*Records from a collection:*

=-=-=-=-=

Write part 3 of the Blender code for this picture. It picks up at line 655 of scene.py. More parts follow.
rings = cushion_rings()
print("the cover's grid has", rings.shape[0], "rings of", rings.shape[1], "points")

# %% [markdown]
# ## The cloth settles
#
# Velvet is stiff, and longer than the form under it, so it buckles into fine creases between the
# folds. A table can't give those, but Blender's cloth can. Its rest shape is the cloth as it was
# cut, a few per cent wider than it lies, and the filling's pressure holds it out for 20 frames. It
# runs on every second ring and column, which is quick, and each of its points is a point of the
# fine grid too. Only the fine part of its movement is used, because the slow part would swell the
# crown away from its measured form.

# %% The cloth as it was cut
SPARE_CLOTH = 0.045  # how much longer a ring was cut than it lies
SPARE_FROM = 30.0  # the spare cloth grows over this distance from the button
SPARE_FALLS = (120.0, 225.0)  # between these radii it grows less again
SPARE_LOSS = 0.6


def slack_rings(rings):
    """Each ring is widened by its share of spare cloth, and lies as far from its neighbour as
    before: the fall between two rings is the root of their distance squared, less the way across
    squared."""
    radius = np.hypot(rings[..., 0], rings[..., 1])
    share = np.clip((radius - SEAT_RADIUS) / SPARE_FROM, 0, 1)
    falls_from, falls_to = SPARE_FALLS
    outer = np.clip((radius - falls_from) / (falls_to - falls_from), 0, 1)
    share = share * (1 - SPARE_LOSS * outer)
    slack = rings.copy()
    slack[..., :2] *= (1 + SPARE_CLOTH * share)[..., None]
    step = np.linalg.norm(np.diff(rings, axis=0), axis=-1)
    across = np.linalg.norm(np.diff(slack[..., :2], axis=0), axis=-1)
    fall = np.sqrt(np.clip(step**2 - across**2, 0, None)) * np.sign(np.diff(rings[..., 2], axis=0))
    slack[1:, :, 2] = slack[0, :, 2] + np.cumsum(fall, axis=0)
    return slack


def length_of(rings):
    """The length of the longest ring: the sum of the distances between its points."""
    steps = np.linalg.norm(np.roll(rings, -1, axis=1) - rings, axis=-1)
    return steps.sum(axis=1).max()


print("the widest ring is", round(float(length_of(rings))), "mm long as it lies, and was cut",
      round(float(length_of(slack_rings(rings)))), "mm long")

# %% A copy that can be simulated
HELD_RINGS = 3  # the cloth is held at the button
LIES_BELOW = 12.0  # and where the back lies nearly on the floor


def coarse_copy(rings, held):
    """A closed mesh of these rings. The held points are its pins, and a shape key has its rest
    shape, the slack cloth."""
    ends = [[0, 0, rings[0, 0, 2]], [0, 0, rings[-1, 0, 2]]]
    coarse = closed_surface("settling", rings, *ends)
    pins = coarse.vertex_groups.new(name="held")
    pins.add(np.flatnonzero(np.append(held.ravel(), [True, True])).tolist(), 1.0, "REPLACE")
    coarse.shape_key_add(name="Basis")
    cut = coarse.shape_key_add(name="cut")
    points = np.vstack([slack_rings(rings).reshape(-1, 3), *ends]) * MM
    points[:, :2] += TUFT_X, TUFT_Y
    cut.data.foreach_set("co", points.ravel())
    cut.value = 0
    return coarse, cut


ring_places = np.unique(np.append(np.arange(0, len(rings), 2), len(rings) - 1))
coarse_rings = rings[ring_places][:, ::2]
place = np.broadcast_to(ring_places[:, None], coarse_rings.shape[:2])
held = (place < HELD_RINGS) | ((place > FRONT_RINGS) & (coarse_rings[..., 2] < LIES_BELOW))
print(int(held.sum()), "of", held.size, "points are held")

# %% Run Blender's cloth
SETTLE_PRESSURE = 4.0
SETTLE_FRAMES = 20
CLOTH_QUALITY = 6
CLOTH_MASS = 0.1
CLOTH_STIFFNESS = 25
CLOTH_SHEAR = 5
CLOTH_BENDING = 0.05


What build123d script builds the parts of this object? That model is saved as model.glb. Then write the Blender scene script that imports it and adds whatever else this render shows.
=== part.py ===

=-=-=-=-=

*Task goal:* From the line holding "What build123d script" through the last line above, reproduce each line exactly and add nothing.

*Written response:*
What build123d script builds the parts of this object? That model is saved as model.glb. Then write the Blender scene script that imports it and adds whatever else this render shows.
=== part.py ===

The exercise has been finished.